Data
## BEGIN
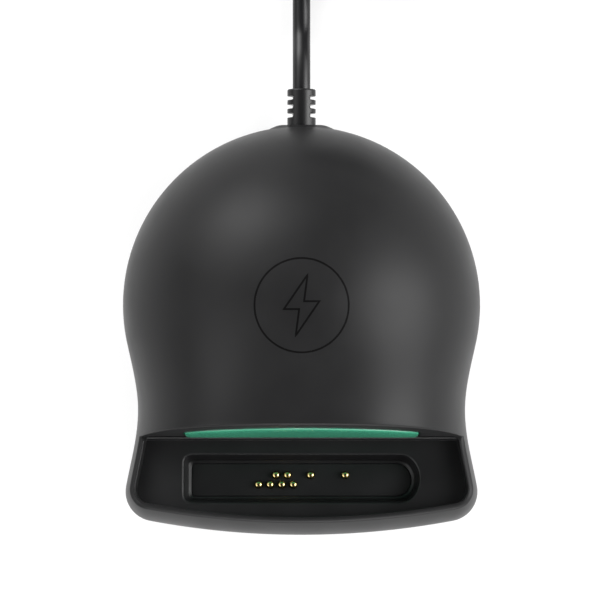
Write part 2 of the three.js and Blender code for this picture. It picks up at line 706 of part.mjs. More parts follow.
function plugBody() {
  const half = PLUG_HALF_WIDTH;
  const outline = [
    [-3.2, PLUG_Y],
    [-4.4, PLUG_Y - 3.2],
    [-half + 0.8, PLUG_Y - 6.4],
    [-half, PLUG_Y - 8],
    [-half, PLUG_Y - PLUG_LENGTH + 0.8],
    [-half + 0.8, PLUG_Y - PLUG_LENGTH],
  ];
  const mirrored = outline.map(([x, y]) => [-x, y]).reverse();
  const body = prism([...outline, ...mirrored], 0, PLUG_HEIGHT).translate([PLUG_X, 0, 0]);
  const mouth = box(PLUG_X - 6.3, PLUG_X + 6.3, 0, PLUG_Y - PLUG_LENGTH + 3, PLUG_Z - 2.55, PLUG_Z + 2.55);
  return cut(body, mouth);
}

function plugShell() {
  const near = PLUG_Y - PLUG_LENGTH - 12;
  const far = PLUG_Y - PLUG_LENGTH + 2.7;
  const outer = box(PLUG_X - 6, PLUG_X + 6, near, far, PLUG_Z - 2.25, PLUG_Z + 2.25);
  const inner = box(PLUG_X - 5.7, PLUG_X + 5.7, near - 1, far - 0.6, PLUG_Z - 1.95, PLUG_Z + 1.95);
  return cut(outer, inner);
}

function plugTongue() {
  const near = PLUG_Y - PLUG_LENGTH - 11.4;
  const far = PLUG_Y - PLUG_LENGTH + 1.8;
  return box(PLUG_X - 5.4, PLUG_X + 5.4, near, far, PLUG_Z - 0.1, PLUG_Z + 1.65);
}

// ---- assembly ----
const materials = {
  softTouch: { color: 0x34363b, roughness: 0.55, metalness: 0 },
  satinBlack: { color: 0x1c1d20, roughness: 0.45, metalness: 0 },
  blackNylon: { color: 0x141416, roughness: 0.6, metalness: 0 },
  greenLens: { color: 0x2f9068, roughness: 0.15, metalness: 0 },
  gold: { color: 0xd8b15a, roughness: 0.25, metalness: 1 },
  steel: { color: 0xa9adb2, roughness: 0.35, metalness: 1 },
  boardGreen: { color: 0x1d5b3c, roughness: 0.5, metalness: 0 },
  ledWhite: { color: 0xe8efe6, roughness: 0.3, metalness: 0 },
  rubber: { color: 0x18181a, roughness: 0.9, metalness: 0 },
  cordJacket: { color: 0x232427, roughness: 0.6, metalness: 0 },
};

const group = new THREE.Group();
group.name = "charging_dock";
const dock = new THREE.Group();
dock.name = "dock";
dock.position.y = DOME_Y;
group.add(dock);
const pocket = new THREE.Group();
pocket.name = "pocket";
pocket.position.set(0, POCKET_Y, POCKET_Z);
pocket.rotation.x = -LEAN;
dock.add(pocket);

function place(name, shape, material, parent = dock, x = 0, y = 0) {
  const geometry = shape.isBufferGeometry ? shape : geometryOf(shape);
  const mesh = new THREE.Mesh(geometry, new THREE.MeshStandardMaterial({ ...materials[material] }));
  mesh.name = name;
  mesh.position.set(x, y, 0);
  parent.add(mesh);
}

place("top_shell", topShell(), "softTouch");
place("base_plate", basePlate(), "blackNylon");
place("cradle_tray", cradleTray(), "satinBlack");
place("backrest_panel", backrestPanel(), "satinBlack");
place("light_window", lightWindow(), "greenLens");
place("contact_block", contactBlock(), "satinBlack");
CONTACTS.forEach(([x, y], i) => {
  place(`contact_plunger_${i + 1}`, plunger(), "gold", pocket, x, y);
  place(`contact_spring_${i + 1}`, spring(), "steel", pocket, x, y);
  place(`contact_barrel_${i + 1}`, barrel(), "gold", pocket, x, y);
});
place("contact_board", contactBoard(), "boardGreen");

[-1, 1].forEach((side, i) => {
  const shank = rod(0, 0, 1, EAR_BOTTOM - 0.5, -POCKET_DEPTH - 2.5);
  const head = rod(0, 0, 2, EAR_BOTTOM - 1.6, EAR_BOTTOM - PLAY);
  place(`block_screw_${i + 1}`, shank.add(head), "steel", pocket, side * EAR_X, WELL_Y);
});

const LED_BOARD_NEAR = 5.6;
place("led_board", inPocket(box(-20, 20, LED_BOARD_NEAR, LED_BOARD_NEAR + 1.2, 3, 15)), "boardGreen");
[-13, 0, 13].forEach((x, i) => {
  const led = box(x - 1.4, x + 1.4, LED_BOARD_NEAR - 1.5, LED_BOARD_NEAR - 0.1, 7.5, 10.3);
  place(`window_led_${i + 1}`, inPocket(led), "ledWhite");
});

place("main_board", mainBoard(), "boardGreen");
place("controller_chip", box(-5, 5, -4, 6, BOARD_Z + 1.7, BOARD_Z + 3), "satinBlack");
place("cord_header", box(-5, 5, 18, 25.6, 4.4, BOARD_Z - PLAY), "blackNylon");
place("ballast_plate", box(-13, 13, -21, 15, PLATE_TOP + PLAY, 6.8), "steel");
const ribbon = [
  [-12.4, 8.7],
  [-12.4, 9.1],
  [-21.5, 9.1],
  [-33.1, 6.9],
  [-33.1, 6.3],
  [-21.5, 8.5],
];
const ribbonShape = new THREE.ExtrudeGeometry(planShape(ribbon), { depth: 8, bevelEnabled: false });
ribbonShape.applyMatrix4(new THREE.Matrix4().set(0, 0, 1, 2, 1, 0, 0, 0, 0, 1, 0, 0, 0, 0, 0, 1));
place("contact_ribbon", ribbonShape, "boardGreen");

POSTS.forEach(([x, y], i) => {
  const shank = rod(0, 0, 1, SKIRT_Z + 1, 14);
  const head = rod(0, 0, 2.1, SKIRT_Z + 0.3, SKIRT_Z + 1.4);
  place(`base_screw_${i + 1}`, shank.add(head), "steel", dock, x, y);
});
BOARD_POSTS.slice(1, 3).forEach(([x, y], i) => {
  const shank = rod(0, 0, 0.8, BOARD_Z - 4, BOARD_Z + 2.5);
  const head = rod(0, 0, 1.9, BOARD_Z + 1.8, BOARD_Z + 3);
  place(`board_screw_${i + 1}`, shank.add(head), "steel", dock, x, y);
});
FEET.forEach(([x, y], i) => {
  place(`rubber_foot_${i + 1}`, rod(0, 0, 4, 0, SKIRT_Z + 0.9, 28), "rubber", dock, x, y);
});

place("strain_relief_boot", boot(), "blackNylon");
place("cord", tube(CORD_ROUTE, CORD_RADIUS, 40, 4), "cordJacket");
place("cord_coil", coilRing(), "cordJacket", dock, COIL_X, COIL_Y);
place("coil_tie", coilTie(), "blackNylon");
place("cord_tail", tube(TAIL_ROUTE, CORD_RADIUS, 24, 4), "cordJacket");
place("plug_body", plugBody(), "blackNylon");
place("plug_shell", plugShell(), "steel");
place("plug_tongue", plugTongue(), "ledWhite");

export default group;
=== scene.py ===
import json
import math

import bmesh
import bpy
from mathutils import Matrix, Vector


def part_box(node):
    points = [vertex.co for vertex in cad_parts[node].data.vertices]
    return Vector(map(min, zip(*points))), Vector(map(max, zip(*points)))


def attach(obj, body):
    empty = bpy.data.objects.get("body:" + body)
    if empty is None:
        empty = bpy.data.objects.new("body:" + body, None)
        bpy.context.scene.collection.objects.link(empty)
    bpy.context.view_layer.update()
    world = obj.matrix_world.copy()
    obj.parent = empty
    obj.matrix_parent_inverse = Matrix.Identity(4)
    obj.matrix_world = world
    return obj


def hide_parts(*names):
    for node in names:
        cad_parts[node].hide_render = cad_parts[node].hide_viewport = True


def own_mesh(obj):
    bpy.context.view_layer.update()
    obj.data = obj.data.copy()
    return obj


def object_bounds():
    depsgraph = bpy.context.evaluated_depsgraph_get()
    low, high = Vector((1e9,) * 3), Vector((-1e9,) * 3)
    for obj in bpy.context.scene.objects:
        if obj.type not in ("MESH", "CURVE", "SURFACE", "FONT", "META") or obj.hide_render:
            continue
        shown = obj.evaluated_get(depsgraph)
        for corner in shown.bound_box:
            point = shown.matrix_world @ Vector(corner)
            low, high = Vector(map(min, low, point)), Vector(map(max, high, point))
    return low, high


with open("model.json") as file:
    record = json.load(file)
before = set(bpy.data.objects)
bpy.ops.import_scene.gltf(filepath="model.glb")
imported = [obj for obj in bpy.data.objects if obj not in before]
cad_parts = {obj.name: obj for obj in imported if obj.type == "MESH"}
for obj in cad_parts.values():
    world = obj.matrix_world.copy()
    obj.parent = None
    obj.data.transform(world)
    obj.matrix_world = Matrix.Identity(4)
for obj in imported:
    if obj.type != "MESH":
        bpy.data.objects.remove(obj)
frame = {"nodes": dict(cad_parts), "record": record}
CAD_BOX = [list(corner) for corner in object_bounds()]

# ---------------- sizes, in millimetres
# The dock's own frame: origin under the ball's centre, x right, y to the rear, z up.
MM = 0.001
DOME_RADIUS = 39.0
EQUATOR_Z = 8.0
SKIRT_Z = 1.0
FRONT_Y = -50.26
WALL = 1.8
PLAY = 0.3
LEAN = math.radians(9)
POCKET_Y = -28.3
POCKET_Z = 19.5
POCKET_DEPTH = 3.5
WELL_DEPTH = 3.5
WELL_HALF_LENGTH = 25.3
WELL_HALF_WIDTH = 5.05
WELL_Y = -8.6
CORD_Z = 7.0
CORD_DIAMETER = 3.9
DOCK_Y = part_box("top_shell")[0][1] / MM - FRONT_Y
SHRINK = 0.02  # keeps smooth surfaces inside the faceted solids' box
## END
Task brief
The line containing "FEET.forEach(([x, y], i)" opens the part, and the line containing "bpy.context.scene.collection.objects.link(empty)" closes it. Output that part exactly, with both, and only that.

Solution for this task
FEET.forEach(([x, y], i) => {
  place(`rubber_foot_${i + 1}`, rod(0, 0, 4, 0, SKIRT_Z + 0.9, 28), "rubber", dock, x, y);
});

place("strain_relief_boot", boot(), "blackNylon");
place("cord", tube(CORD_ROUTE, CORD_RADIUS, 40, 4), "cordJacket");
place("cord_coil", coilRing(), "cordJacket", dock, COIL_X, COIL_Y);
place("coil_tie", coilTie(), "blackNylon");
place("cord_tail", tube(TAIL_ROUTE, CORD_RADIUS, 24, 4), "cordJacket");
place("plug_body", plugBody(), "blackNylon");
place("plug_shell", plugShell(), "steel");
place("plug_tongue", plugTongue(), "ledWhite");

export default group;
=== scene.py ===
import json
import math

import bmesh
import bpy
from mathutils import Matrix, Vector


def part_box(node):
    points = [vertex.co for vertex in cad_parts[node].data.vertices]
    return Vector(map(min, zip(*points))), Vector(map(max, zip(*points)))


def attach(obj, body):
    empty = bpy.data.objects.get("body:" + body)
    if empty is None:
        empty = bpy.data.objects.new("body:" + body, None)
        bpy.context.scene.collection.objects.link(empty)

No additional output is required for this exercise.